Short task:
Write out exactly the lines from the line with "case_screws();" through the line with "zip(*points))), Vector(map(max, zip(*points)))", both ends included, and no other line.

__________

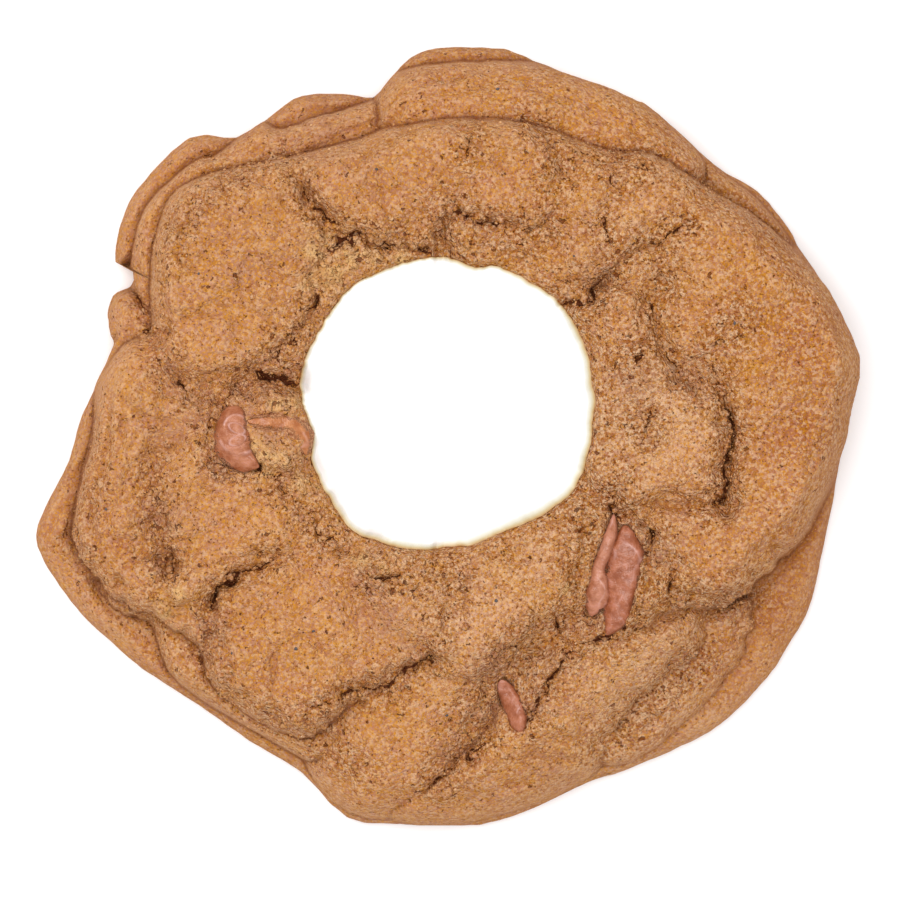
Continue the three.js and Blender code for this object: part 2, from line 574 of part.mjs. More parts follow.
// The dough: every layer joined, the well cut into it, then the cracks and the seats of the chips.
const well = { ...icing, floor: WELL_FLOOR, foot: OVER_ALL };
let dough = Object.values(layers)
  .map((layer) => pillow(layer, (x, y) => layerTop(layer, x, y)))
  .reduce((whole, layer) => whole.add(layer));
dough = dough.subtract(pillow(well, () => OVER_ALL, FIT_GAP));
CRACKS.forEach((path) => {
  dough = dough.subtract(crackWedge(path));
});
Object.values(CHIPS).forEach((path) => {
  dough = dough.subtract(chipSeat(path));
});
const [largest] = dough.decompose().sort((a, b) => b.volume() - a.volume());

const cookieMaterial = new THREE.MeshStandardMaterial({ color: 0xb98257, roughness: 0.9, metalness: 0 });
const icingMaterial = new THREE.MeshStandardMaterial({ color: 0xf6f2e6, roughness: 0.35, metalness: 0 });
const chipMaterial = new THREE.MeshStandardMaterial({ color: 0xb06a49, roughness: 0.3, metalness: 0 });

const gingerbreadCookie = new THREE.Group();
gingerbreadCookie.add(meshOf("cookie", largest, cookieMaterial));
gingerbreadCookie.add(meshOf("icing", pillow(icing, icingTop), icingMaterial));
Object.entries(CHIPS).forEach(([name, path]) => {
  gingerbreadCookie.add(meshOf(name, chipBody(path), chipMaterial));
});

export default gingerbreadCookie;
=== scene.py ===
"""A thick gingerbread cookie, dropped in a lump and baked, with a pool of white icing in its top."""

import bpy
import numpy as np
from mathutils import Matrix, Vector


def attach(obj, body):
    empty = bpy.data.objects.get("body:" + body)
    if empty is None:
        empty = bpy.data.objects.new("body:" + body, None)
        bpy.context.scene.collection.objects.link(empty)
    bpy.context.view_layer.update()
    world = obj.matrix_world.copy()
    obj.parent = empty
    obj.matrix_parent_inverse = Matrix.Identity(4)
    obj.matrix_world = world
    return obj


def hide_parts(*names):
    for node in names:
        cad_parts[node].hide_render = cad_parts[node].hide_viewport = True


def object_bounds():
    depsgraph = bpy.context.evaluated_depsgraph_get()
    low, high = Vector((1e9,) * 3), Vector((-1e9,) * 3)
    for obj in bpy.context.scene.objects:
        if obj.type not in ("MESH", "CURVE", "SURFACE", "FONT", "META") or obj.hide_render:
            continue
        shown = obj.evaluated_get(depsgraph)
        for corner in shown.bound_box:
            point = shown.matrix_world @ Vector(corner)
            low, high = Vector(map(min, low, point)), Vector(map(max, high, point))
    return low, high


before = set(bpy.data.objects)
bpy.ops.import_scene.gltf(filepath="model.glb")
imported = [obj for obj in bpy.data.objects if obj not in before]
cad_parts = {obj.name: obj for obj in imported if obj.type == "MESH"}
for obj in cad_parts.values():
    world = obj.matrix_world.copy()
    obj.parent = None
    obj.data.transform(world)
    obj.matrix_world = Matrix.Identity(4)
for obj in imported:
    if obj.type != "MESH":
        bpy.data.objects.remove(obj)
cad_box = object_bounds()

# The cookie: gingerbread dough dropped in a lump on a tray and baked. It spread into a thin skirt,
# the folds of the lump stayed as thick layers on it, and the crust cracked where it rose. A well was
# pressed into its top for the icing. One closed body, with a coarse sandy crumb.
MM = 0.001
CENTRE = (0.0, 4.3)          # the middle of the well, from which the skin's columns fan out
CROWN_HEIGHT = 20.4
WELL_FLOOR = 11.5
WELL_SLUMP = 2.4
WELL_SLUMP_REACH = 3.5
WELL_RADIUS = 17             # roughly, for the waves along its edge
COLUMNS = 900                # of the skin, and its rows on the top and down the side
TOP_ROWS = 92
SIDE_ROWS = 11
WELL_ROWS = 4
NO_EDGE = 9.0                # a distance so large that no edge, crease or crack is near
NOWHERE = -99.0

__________

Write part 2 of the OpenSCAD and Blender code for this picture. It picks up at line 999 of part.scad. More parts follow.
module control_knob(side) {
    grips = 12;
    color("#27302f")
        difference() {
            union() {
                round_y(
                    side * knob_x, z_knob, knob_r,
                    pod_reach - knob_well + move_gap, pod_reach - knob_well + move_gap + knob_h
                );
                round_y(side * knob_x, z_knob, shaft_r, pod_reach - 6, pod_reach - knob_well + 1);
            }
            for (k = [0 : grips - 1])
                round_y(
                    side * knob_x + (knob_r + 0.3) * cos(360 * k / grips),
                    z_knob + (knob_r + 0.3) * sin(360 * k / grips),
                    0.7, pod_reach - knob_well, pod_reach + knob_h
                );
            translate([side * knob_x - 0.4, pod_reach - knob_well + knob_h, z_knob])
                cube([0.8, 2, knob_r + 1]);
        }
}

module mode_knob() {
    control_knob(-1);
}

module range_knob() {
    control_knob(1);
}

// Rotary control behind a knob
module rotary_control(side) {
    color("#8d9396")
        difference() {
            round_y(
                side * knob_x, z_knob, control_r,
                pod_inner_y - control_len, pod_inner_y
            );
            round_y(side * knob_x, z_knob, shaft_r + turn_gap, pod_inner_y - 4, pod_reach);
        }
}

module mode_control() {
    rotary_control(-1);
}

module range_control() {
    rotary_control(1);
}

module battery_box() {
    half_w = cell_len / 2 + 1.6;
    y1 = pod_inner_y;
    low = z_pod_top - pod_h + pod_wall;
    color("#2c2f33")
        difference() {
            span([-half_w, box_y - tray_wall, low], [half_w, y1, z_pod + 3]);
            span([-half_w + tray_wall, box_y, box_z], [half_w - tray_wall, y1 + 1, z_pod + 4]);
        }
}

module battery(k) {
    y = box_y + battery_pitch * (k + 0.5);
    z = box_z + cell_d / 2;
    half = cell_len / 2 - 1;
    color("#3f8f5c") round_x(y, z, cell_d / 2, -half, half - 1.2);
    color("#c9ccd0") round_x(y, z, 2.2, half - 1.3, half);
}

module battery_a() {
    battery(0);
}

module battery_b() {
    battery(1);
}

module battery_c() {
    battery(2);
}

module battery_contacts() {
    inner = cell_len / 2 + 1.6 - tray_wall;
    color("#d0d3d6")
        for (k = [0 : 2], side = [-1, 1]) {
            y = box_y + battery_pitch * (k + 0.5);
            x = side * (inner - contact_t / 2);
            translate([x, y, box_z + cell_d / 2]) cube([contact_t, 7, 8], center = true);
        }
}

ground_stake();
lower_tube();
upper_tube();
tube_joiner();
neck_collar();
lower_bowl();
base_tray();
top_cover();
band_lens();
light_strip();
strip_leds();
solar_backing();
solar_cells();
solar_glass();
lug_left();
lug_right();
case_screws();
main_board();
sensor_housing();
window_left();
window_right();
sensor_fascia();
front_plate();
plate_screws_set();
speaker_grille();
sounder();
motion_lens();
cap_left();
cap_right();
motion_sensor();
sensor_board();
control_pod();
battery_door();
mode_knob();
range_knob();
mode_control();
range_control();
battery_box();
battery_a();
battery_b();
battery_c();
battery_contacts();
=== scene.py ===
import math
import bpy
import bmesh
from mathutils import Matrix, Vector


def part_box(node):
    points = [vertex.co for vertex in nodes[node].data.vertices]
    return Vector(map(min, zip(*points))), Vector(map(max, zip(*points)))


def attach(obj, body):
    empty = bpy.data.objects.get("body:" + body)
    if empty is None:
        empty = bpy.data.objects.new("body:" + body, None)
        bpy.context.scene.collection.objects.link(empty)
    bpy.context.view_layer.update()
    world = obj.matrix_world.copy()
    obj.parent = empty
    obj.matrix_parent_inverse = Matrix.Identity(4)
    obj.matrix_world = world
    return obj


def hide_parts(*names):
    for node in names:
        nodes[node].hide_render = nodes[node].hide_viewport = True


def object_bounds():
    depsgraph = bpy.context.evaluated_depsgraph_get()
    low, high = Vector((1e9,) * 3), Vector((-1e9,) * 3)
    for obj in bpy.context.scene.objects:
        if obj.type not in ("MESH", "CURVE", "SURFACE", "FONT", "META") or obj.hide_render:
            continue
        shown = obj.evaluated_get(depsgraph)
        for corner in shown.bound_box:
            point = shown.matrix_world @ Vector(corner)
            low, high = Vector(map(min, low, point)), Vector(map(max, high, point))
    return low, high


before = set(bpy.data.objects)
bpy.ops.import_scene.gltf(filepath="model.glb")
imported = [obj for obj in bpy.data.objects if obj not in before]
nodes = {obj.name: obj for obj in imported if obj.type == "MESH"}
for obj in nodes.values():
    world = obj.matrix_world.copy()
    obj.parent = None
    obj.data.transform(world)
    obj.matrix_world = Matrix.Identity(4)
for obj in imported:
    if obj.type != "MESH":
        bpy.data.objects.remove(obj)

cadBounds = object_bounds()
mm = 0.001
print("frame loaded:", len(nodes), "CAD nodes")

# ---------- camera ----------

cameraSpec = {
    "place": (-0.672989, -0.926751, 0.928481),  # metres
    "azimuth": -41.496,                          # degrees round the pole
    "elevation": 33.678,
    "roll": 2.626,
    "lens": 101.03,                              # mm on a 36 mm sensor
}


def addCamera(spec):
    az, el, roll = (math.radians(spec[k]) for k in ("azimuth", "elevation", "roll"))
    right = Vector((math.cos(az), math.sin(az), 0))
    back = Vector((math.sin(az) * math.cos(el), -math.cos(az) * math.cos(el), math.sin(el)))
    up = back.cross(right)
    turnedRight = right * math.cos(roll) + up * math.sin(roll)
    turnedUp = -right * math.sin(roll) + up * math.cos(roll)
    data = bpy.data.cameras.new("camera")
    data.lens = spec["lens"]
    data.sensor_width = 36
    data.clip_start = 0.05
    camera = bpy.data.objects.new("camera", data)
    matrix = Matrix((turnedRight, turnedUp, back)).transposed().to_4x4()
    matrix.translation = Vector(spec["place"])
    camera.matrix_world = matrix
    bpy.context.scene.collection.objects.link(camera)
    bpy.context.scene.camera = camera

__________

Answer to the task:
case_screws();
main_board();
sensor_housing();
window_left();
window_right();
sensor_fascia();
front_plate();
plate_screws_set();
speaker_grille();
sounder();
motion_lens();
cap_left();
cap_right();
motion_sensor();
sensor_board();
control_pod();
battery_door();
mode_knob();
range_knob();
mode_control();
range_control();
battery_box();
battery_a();
battery_b();
battery_c();
battery_contacts();
=== scene.py ===
import math
import bpy
import bmesh
from mathutils import Matrix, Vector


def part_box(node):
    points = [vertex.co for vertex in nodes[node].data.vertices]
    return Vector(map(min, zip(*points))), Vector(map(max, zip(*points)))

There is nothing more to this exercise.